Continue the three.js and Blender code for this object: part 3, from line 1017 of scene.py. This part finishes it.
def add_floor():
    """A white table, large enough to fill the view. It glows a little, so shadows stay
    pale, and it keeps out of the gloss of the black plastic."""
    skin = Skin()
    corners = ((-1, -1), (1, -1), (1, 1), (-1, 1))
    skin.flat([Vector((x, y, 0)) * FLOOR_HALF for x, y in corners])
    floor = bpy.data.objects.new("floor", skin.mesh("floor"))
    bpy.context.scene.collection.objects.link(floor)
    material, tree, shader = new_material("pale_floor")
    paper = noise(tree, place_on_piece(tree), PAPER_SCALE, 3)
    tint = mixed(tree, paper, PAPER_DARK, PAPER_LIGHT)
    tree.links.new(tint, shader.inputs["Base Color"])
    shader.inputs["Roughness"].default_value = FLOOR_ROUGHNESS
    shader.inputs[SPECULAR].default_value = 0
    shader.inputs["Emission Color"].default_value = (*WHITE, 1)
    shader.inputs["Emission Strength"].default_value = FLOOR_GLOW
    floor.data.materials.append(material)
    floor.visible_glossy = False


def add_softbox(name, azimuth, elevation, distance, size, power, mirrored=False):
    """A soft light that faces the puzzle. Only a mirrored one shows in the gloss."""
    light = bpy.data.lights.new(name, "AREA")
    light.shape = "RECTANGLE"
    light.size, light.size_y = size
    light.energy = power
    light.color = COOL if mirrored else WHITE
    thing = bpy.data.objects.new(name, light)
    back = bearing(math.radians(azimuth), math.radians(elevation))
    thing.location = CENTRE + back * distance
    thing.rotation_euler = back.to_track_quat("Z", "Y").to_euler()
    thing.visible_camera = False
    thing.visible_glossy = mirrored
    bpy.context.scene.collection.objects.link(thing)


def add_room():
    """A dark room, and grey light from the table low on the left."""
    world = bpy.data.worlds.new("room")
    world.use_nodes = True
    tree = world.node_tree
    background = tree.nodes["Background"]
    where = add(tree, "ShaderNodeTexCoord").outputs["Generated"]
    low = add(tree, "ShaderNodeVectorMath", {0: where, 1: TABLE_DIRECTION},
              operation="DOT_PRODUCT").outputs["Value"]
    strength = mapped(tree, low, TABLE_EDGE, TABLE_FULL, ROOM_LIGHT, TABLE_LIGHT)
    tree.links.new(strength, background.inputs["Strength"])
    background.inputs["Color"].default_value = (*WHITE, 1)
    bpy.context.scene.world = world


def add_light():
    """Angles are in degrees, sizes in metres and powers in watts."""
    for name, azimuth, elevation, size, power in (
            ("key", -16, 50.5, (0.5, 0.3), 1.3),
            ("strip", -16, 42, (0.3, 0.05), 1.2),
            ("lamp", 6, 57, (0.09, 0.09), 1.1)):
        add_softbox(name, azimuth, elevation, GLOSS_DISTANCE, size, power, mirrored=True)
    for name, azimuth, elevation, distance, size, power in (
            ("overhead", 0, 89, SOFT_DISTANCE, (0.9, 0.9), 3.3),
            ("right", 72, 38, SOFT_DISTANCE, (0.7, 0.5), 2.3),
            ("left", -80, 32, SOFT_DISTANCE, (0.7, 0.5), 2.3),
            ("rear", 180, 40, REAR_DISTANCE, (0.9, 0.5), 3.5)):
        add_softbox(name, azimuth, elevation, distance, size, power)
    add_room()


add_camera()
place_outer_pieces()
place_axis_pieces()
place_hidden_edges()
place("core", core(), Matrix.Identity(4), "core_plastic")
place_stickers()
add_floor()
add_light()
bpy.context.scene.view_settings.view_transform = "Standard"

-----

▶ [Task description] Starting with the first line of the data above, copy each line exactly until you reach the line with "floor.visible_glossy = False"; include that line as well.

▶ [The response]
Continue the three.js and Blender code for this object: part 3, from line 1017 of scene.py. This part finishes it.
def add_floor():
    """A white table, large enough to fill the view. It glows a little, so shadows stay
    pale, and it keeps out of the gloss of the black plastic."""
    skin = Skin()
    corners = ((-1, -1), (1, -1), (1, 1), (-1, 1))
    skin.flat([Vector((x, y, 0)) * FLOOR_HALF for x, y in corners])
    floor = bpy.data.objects.new("floor", skin.mesh("floor"))
    bpy.context.scene.collection.objects.link(floor)
    material, tree, shader = new_material("pale_floor")
    paper = noise(tree, place_on_piece(tree), PAPER_SCALE, 3)
    tint = mixed(tree, paper, PAPER_DARK, PAPER_LIGHT)
    tree.links.new(tint, shader.inputs["Base Color"])
    shader.inputs["Roughness"].default_value = FLOOR_ROUGHNESS
    shader.inputs[SPECULAR].default_value = 0
    shader.inputs["Emission Color"].default_value = (*WHITE, 1)
    shader.inputs["Emission Strength"].default_value = FLOOR_GLOW
    floor.data.materials.append(material)
    floor.visible_glossy = False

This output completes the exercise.